Ablation of MMP‐9 gene ameliorates paracellular permeability and fibrinogen‐amyloid beta plaque formation during hyperhomocysteinemia

Many inflammatory and cognitive disorders including Alzheimer's disease are accompanied by hyperhomocysteinemia (HHcy). We tasted the hypothesis that HHcy increases microvascular permeability affecting mainly paracellular transport via activation of matrix metalloproteinase‐9 (MMP‐9) leading to an increased formation of fibrinogen (Fg) and β‐amyloid (Aβ) complex. Using a dual‐tracer probing method, changes in cerebrovascular permeability were assessed in male wild type (WT, C57BL/6J), cystathionine β‐synthase heterozygote (CBS+/−, a genetic model of HHcy), MMP‐9 gene knockout (MMP9−/−), and CBS and MMP‐9 double‐knockout (CBS+/−/MMP9−/−) mice.

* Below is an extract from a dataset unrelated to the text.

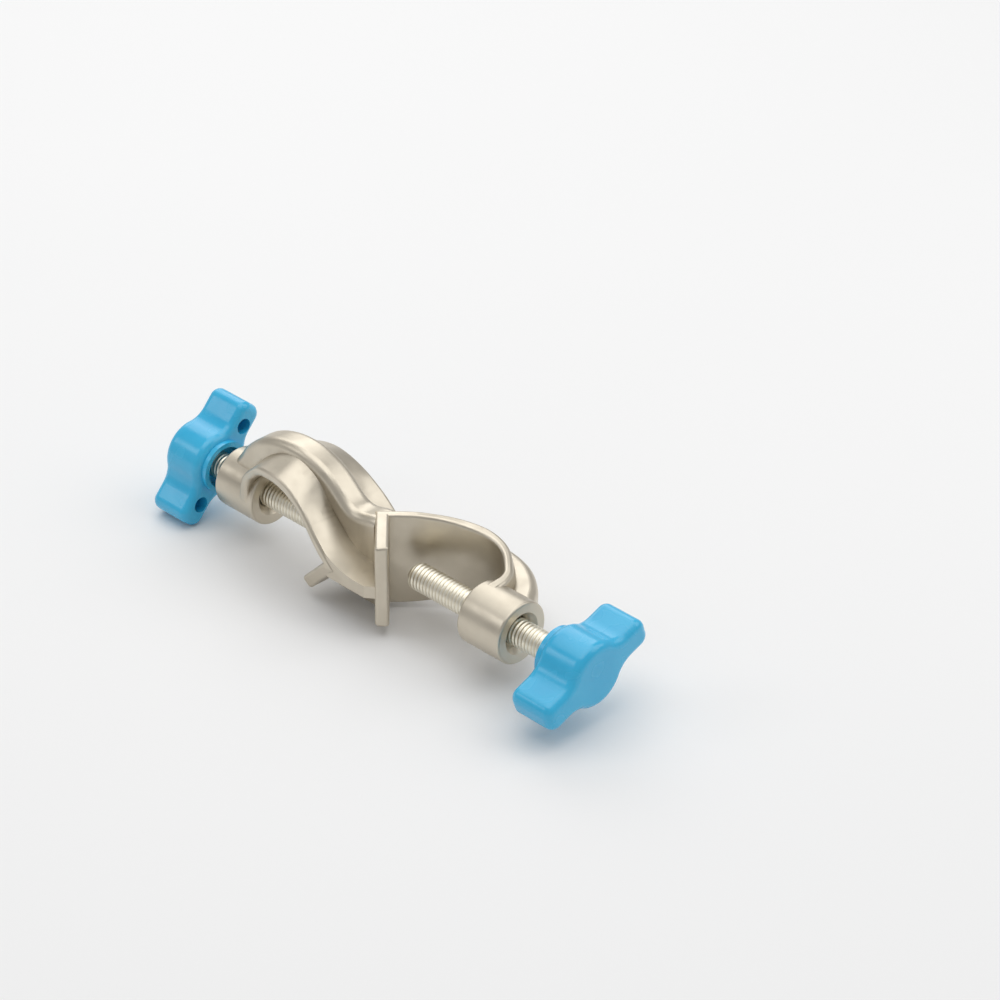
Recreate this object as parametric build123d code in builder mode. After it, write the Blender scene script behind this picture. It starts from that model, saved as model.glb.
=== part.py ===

Expression of vascular endothelial cadherin (VE‐cadherin) and Fg‐Aβ plaque formation was assessed in mouse brain cryo‐sections. We found that cerebrovascular permeability in CBS+/− mice was mainly via paracellular transport pathway and it was greater than that in other groups. Expression of VE‐cadherin was lowest and Fg‐Aβ plaque formation was greatest in CBS+/− mice. Absence of MMP‐9 activity in MMP9−/− mice ameliorated these effects. Thus, HHcy increases cerebrovascular permeability by downregulating VE‐cadherin through MMP‐9 activation and enhances Fg‐Aβ plaque formation. These data may lead to identification of new targets for therapeutic intervention that can modulate inflammation‐induced cerebrovascular permeability.